How to integrate silicon and III-Vs


To draw on all the traditional benefits that come from scaling, silicon and the III-Vs must be united via epitaxy and processing in silicon foundries.


THE MAINSTREAM semiconductor industry is continuing to head in the same direction. The focus, as always, is the miniaturisation of the silicon transistor. Success on this front today allows more of them to be packed on an IC, making this chip more powerful. It’s an approach that enhances the capability of memory and computation but is expected to lead to commoditisation as this industry continues to mature.

In addition to scaling, the silicon industry is exploring other directions. That includes the integration of silicon with compound semiconductors, a marriage that has much promise as it offers the opportunity to draw on the best of both worlds. There is the tantalising prospect of combining the low cost, impressive toolsets and high volumes of the silicon industry with the prowess of the compounds, which include powerful light emission, high blocking voltages, and efficiency and power in the RF domain.

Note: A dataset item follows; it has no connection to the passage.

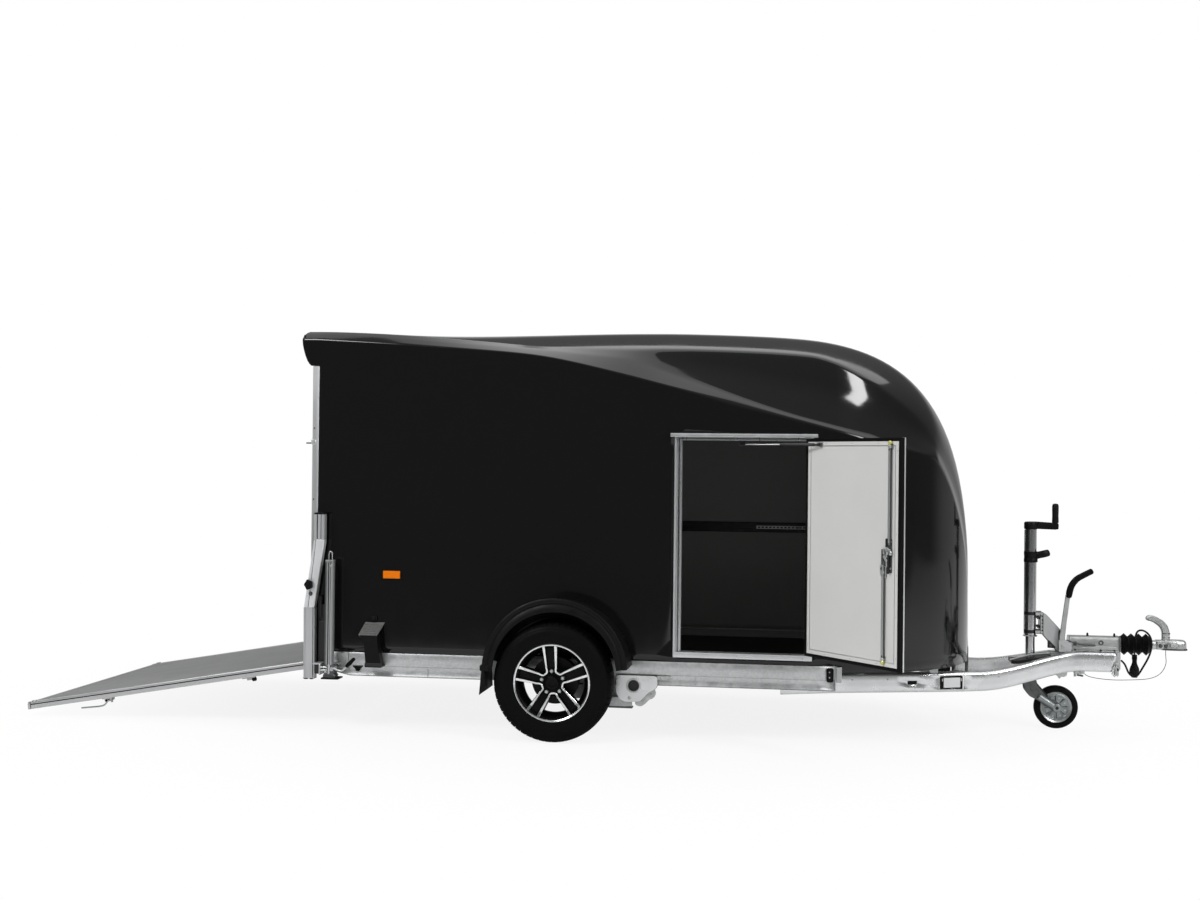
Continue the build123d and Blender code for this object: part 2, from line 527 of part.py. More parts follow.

It is crucial that when the compounds are united with silicon, the strengths associated with the latter technology are retained. Occupying the top spots of this valued list are the need for high-density devices, enhanced performance from scaling, and cost reduction.

Historically, increases in device density have been a major driver behind improvements to microprocessors, multicore processors and silicon memory. In the future, high transistor and LED densities will be needed in augmented-reality displays accommodating millions of pixels, as well as pixelated light sources and highly efficient single-chip phased arrays.

Figure 1. Cost per interconnection versus interconnection density. Custom silicon and silicon gate array are monolithic silicon chips (BEOL of CMOS is interconnecting high-density transistors). When interconnect (and therefore device) density at the chip level decreased to approximately 10,000 per square inch in 1984, costs favoured the fabrication of longer interconnects at the board/package level. [Adapted from W.H. Knausenberger and L.W. Schaper, “Interconnection Costs of Various Substrates- The Myth of Cheap Wire”, IEEE Transactions on Components, Hybrids, and Manufacturing Technology, vol. CHMT-7, pp. 261-263, September 1984.]

In general, scaling has excelled in increasing the ‘bang’ while lowering the ‘buck’. Miniaturisation can be credited for higher circuit frequencies, lower power consumption, lower parasitics, reduced noise and superior heat removal. It’s forecast that these performance enhancement benefits from miniaturisation will continue, with possible new dimensions for the digital control of arrays of high-density devices, such as LEDs and HEMTs.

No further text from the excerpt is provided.